-- Input --
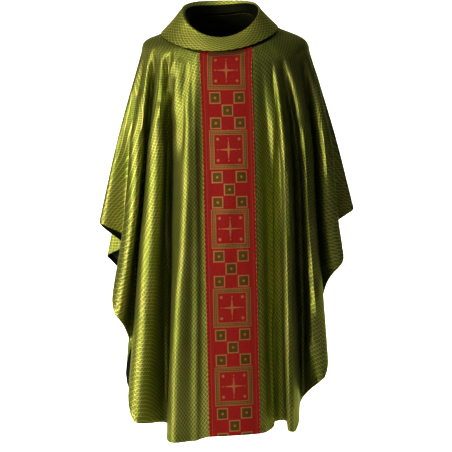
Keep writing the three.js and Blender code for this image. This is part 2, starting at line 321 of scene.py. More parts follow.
def fold_line(fold):
    """Points down one fold, one for each row of the grid, with close rows where the hem is turned."""
    knots = fold_knots(fold)
    knot_share = 1 / (len(knots) - 1)
    seat_rows = np.concatenate([
        np.arange(ROWS_TO_COLLAR_EDGE) / ROWS_TO_COLLAR_EDGE,
        1 + np.arange(ROWS_TO_SHOULDER) / ROWS_TO_SHOULDER,
    ])
    samples = spline(knots, np.linspace(2 * knot_share, 1, CURVE_SAMPLES))
    lengths = np.concatenate([[0], np.cumsum(np.linalg.norm(np.diff(samples, axis=0), axis=1))])
    to_turn = lengths[-1] - HEM_TURN
    wanted = np.concatenate([
        np.linspace(0, to_turn, ROWS_TO_HEM, endpoint=False),
        np.linspace(to_turn, lengths[-1], ROWS_OF_HEM + 1),
    ])
    hanging = np.stack([np.interp(wanted, lengths, samples[:, axis]) for axis in range(3)], axis=1)
    return np.concatenate([spline(knots, seat_rows * knot_share), hanging])


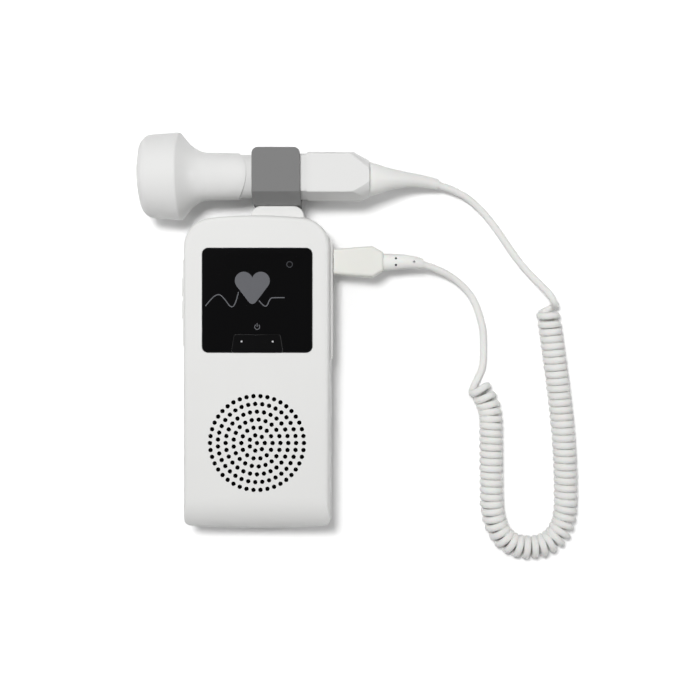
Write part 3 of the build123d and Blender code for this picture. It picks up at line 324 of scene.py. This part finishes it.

-- Written request --
What is the number of lines in this listing that contain the word "Blender"? Answer with that number and nothing else.

-- Result --
2